Galaxy |

Purpose

UShER is a program for rapid, accurate placement of samples to existing phylogenies. While not restricted to SARS-CoV-2 phylogenetic analyses, it has enabled real-time phylogenetic analyses and genomic contact tracing in that its placement is orders of magnitude faster and more memory-efficient than previous methods, and is being widely used by several SARS-CoV-2 research groups, including the UCSC Genome Browser team and Rob Lanfear’s global phylogeny releases.

How UShER works?

Given existing samples, whose genotypes and phylogenetic tree is known, and the genotypes of new samples, UShER aims to incorporate new samples into the phylogenetic tree while preserving the topology of existing samples and maximizing parsimony. UShER’s algorithm consists of two phases: (i) the pre-processing phase and (ii) the placement phase.

In the pre-processing phase, UShER accepts the phylogenetic tree of existing samples in a Newick format and their genotypes, specified as a set of single-nucleotide variants with respect to a reference sequence (UShER currently ignores indels), in a VCF format. For each site in the VCF, UShER uses Fitch-Sankoff algorithm to find the most parsimonious nucleotide assignment for every node of the tree (UShER automatically labels internal tree nodes).

When a sample contains ambiguous genotypes, multiple nucleotides may be most parsimonious at a node. To resolve these, UShER assigns it any one of the most parsimonious nucleotides with preference, when possible, given to the reference base. UShER also allows the VCF to specify ambiguous bases in samples using IUPAC format, which are also resolved to a unique base using the above strategy. When a node is found to carry a mutation, i.e. the base assigned to the node differs from its parent, the mutation gets added to a list of mutations corresponding to that node. Finally, UShER uses protocol buffers to store in a file, the Newick string corresponding to the input tree and a list of lists of node mutation, which we refer to as mutation-annotated tree object.

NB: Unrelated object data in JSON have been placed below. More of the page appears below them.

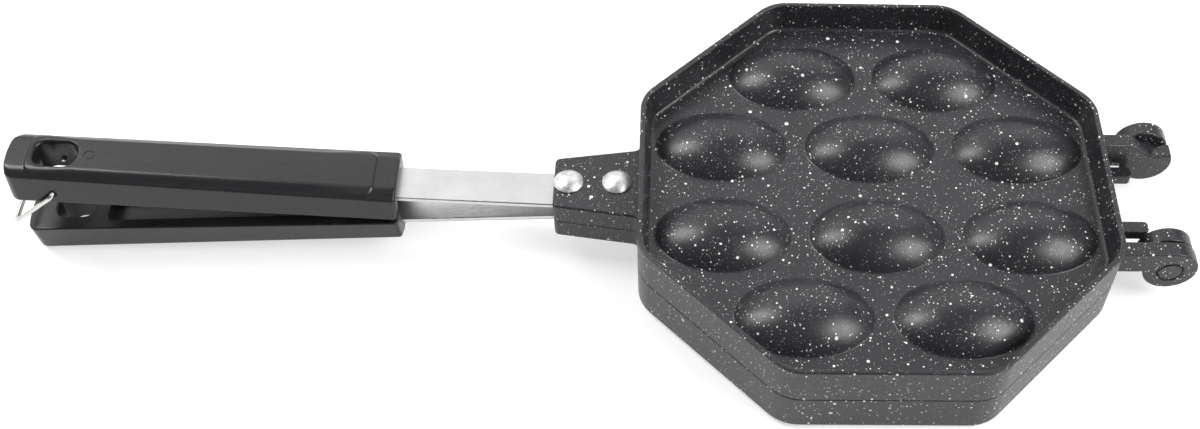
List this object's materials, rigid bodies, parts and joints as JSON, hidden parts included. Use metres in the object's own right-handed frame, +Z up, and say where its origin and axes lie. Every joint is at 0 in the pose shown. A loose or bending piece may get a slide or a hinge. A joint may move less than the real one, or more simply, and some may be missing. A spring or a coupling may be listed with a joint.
{
  "type": "egg waffle pan",
  "caption": "Hinged octagonal stovetop waffle pan with egg-shaped cavities, riveted steel tangs, moulded grips and a wire bail that hooks the grips together.",
  "frame": {"origin": "middle of the bottom of the whole object's box, level with the lower grip's tail, its lowest point", "axes": "+X along the pan from the grips to the hinge, +Y along the hinge axis, +Z up, square to the parting plane"},
  "size_m": [0.4468, 0.18, 0.0474],
  "materials": {
    "cast_coating": "cast aluminium with a dark charcoal non-stick coating full of fine pale speckles",
    "strip_steel": "cold-rolled strip, fine lengthwise brushing",
    "rivet_steel": "bright upset rivet heads",
    "screw_steel": "plated screw head",
    "grip_phenolic": "moulded black phenolic resin, polished by the mould",
    "wire_steel": "bright drawn wire"
  },
  "bodies": {
    "lower_half": {"lower_front_rivet": "rivet_steel", "lower_grip": "grip_phenolic", "lower_grip_screw": "screw_steel", "lower_plate": "cast_coating", "lower_rear_rivet": "rivet_steel", "lower_tang": "strip_steel"},
    "upper_half": {"upper_front_rivet": "rivet_steel", "upper_grip": "grip_phenolic", "upper_grip_screw": "screw_steel", "upper_plate": "cast_coating", "upper_rear_rivet": "rivet_steel", "upper_tang": "strip_steel"},
    "bail": {"latch_bail": "wire_steel"}
  },
  "joints": [
    {"name": "main_hinge", "type": "hinge", "parent": "lower_half", "child": "upper_half", "pos_m": [0.21313, 0, 0.02369], "axis": [0, 1, 0], "range_deg": [0, 180]},
    {"name": "bail_swing", "type": "hinge", "parent": "upper_half", "child": "bail", "pos_m": [-0.20459, 0, 0.03667], "axis": [0, 1, 0], "range_deg": [-18, 195]}
  ]
}
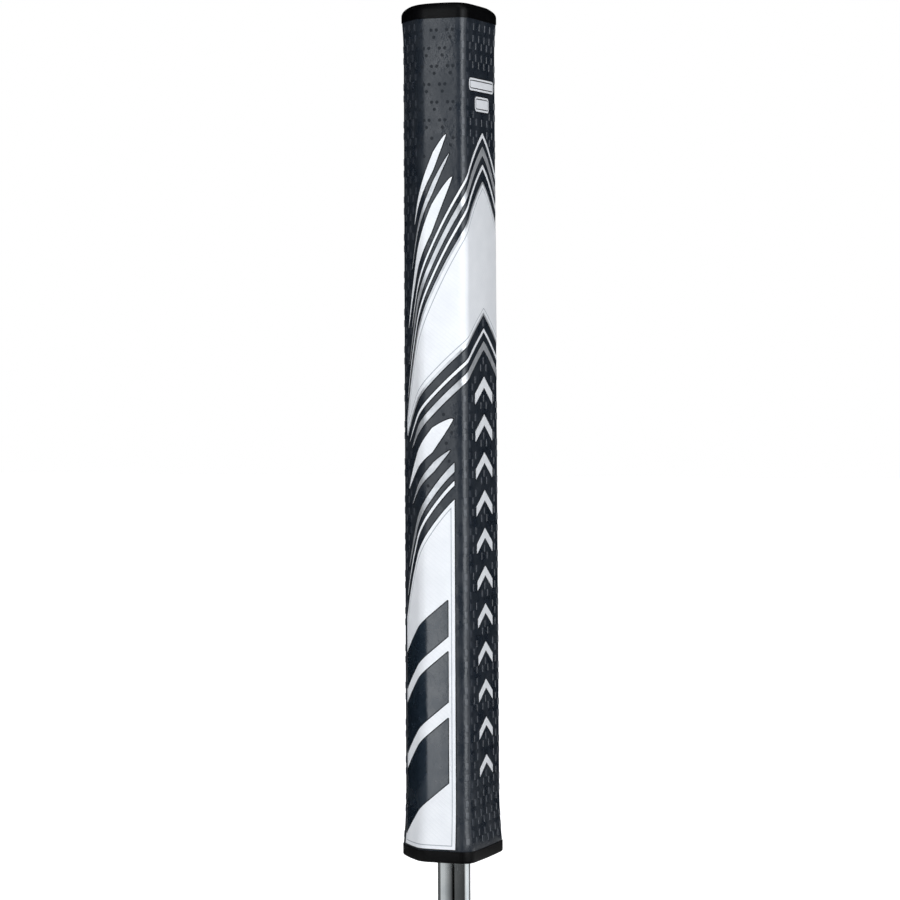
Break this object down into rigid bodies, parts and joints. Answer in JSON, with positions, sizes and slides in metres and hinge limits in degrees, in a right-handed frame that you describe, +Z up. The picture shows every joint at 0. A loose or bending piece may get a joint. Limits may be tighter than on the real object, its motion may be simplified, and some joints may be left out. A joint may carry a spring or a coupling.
{
  "type": "putter grip",
  "caption": "Five-sided soft putter grip with a flat thumb face, end caps and a screw-in plug, on the upper end of its shaft.",
  "frame": {"origin": "on the shaft's axis at its cut lower end", "axes": "+Z up the shaft towards the butt, -Y out of the wide flat front under the thumbs, +X to the right when that front is faced with the butt up"},
  "size_m": [0.0342, 0.0286, 0.2967],
  "materials": {
    "chromed_steel": "polished",
    "paper_tape": "matt",
    "eva_foam": "matt",
    "felt": "matt",
    "printed_polyurethane": "satin",
    "cap_rubber": "satin",
    "insert_aluminium": "satin",
    "plug_nylon": "satin",
    "seal_rubber": "satin"
  },
  "bodies": {
    "handle": {"shaft": "chromed_steel", "grip_tape": "paper_tape", "foam_core": "eva_foam", "skin_backing": "felt", "outer_skin": "printed_polyurethane", "mouth_cap": "cap_rubber", "butt_cap": "cap_rubber", "port_insert": "insert_aluminium"},
    "seal": {"plug_seal": "seal_rubber"},
    "plug": {"port_plug": "plug_nylon"}
  },
  "joints": [
    {"name": "plug_travel", "type": "slide", "parent": "handle", "child": "seal", "axis": [0, 0, 1], "range_m": [0, 0.009]},
    {"name": "plug_turn", "type": "hinge", "parent": "seal", "child": "plug", "pos_m": [0, 0, 0.29], "axis": [0, 0, 1], "range_deg": [0, 1620]}
  ],
  "couplings": [
    {"joint": "plug_turn", "follows": "plug_travel", "rad_per_m": 3141.6}
  ]
}
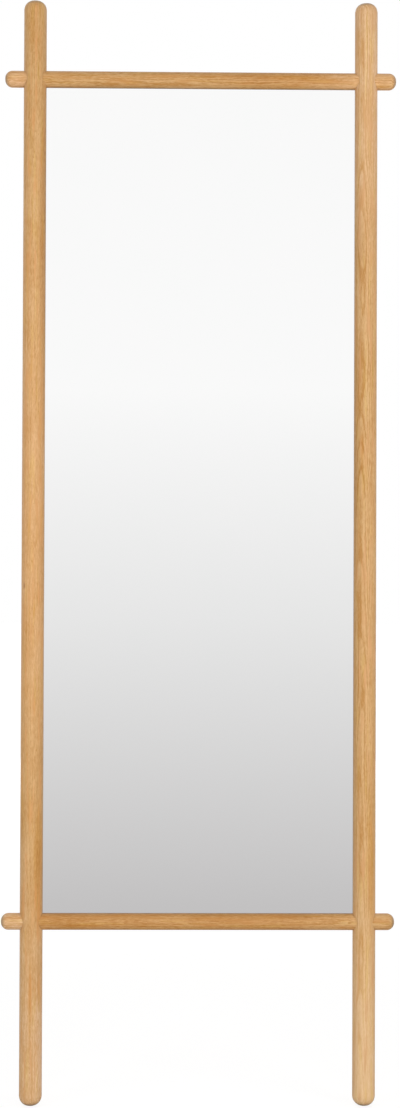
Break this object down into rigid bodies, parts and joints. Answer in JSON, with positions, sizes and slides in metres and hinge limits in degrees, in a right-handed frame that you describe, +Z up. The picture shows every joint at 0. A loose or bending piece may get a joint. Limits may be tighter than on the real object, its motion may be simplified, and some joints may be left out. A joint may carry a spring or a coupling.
{
  "type": "full-length mirror",
  "caption": "Tall leaning or wall-hung mirror in a frame of round oak bars: thick domed uprights with legs below, and thinner domed cross rails that pass through them.",
  "frame": {"origin": "on the floor midway between the two feet, at the middle of the depth from the front of the uprights to the face of the wall bumpers", "axes": "+Z up along the uprights, +X to the right seen from the front, the mirror faces -Y"},
  "size_m": [0.64, 0.0389, 1.8],
  "materials": {
    "oak_left": "satin oiled light oak, grain along Z",
    "oak_right": "satin oiled light oak, grain along Z",
    "oak_top": "satin oiled light oak, grain along X",
    "oak_bottom": "satin oiled light oak, grain along X",
    "mirror": "polished silvered glass",
    "film": "thin frosted film",
    "board": "smooth brown hardboard",
    "screw_zinc": "bright zinc plated",
    "plate_steel": "nickel plated",
    "foam": "soft white foam",
    "packer_rubber": "matt black",
    "bumper_rubber": "matt dark grey"
  },
  "bodies": {
    "root": {"backing_board": "board", "board_screws": "screw_zinc", "bottom_rail": "oak_bottom", "bumper_bottom_left": "bumper_rubber", "bumper_bottom_right": "bumper_rubber", "bumper_top_left": "bumper_rubber", "bumper_top_right": "bumper_rubber", "hanger_plate_left": "plate_steel", "hanger_plate_right": "plate_steel", "hanger_screws": "screw_zinc", "joint_screws": "screw_zinc", "left_upright": "oak_left", "mirror_pane": "mirror", "packer_left": "packer_rubber", "packer_right": "packer_rubber", "right_upright": "oak_right", "safety_film": "film", "tape_strip_1": "foam", "tape_strip_2": "foam", "tape_strip_3": "foam", "tape_strip_4": "foam", "top_rail": "oak_top"}
  },
  "joints": []
}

The mutation-annotated tree object carries sufficient information to derive parsimony-resolved genotypes for any tip of the tree using the sequence of mutations from the root to that tip. Compared to other tools that use full multiple-sequence alignment (MSA) to guide the placement, UShER's mutation-annotated tree object is compact and is what helps make it fast.

In the placement phase, UShER loads the pre-processed mutation-annotated tree object and the genotypes of new samples in a VCF format and sequentially adds the new samples to the tree. For each new sample, UShER computes the additional parsimony score required for placing it at every node in the current tree while considering the full path of mutations from the root of the tree to that node.

Next, UShER places the new sample at the node that results in the smallest additional parsimony score. When multiple node placements are equally parsimonious, UShER picks the node with a greater number of descendant leaves for placement. If the choice is between a parent and its child node, the parent node would always be selected by this rule. However, a more accurate placement should reflect the number of leaves uniquely attributable to the child versus parent node. Therefore, in these cases, UShER picks the parent node if the number of descendant leaves of the parent that are not shared with the child node exceed the number of descendant leaves of the child.

UShER also automatically imputes and reports ambiguous genotypes for the newly added samples and ignores missing bases, such as 'N' or '.' (i.e. missing bases never contribute to the parsimony score).

At the end of the placement phase, UShER allows the user to create another protocol-buffer (protobuf) file containing the mutation-annotated tree object for the newly generated tree including added samples. This allows for another round of placements to be carried out over and above the newly added samples.